Expanding out, and looking at the term of degree $k$, on the left hand side we get every possible $p_1^{j_1}\cdot\ldots\cdot p_n^{j_n}$ with $\sum j_i = k $ exactly once, but for the right hand side, we can get the same term multiple times. For example, in the case $k=2$ and $n=2$, we get $p_1^2 + p_1p_2 + p_2^2$ for the left hand side and we get $p_1^2 + 2\cdot p_1p_2 + p_2^2$ for the right hand side.

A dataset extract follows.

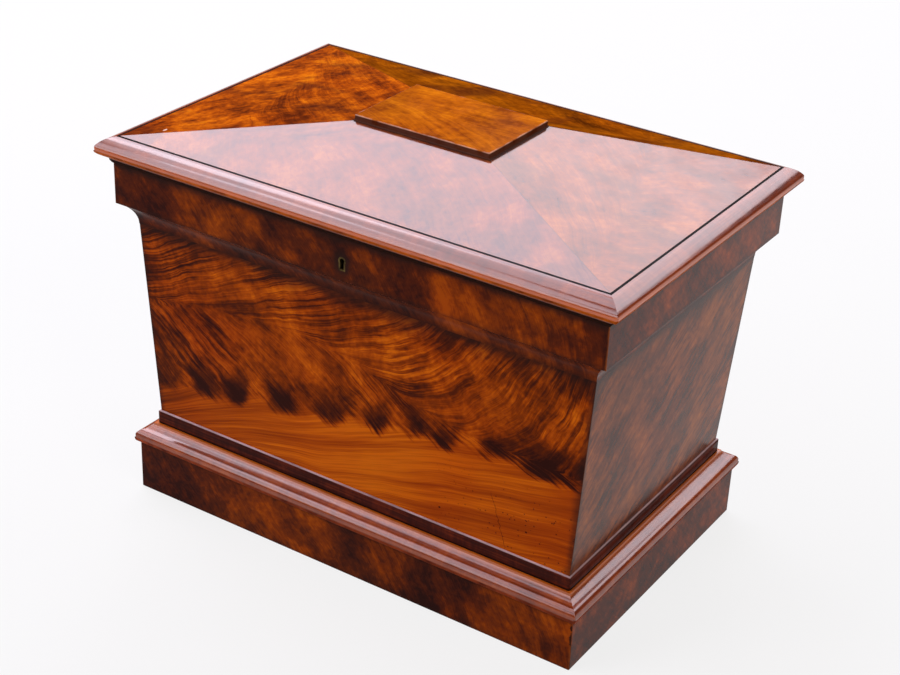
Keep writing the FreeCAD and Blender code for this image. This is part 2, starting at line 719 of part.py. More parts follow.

THis has a nice combinatorial explanation, too. The $k^{th}$ term is giving you the number of ways to pick $k$ objects where order doesn't matter for the left hand side and the right hand side is where order matters.

Answer 3

Thanks to Simon S for his answer using induction. It's possible to solve by induction also by subtracting $p_{k+1}$ on both sides of the $k$-th case:

$$ \prod_i^k(1-p_i)-p_{k+1} \geq 1 - \sum_i^{k+1}p_i\\ \frac{\prod_i^{k+1}(1-p_i)}{1-p_{k+1}} - p_{k+1} \geq 1 - \sum_i^{k+1}p_i\\ $$

Multiplying both sides for the positive quantity $1-p_{k+1}$, the inequality is still valid:

$$ \prod_i^{k+1}(1-p_i) - p_{k+1}(1-p_{k+1}) \geq (1 - \sum_i^{k+1}p_i)(1-p_{k+1}) $$ $$ \prod_i^{k+1}(1-p_i) - p_{k+1} + p_{k+1}^2 \geq 1 - \sum_i^{k+1}p_i - p_{k+1} + p_{k+1}\sum_i^{k+1}p_i $$ $$ \prod_i^{k+1}(1-p_i) + p_{k+1}^2 \geq 1 - \sum_i^{k+1}p_i + p_{k+1}\sum_i^{k+1}p_i $$ $$ \prod_i^{k+1}(1-p_i) \geq 1 - \sum_i^{k+1}p_i + p_{k+1}\sum_i^{k+1}p_i - p_{k+1}^2 $$ $$ \prod_i^{k+1}(1-p_i) \geq 1 - \sum_i^{k+1}p_i + p_{k+1}\sum_i^{k}p_i \\ $$

Since the quantity $p_{k+1}\sum_i^{k}p_i$ is still positive, then the inequality for the case $k+1$ is still valid.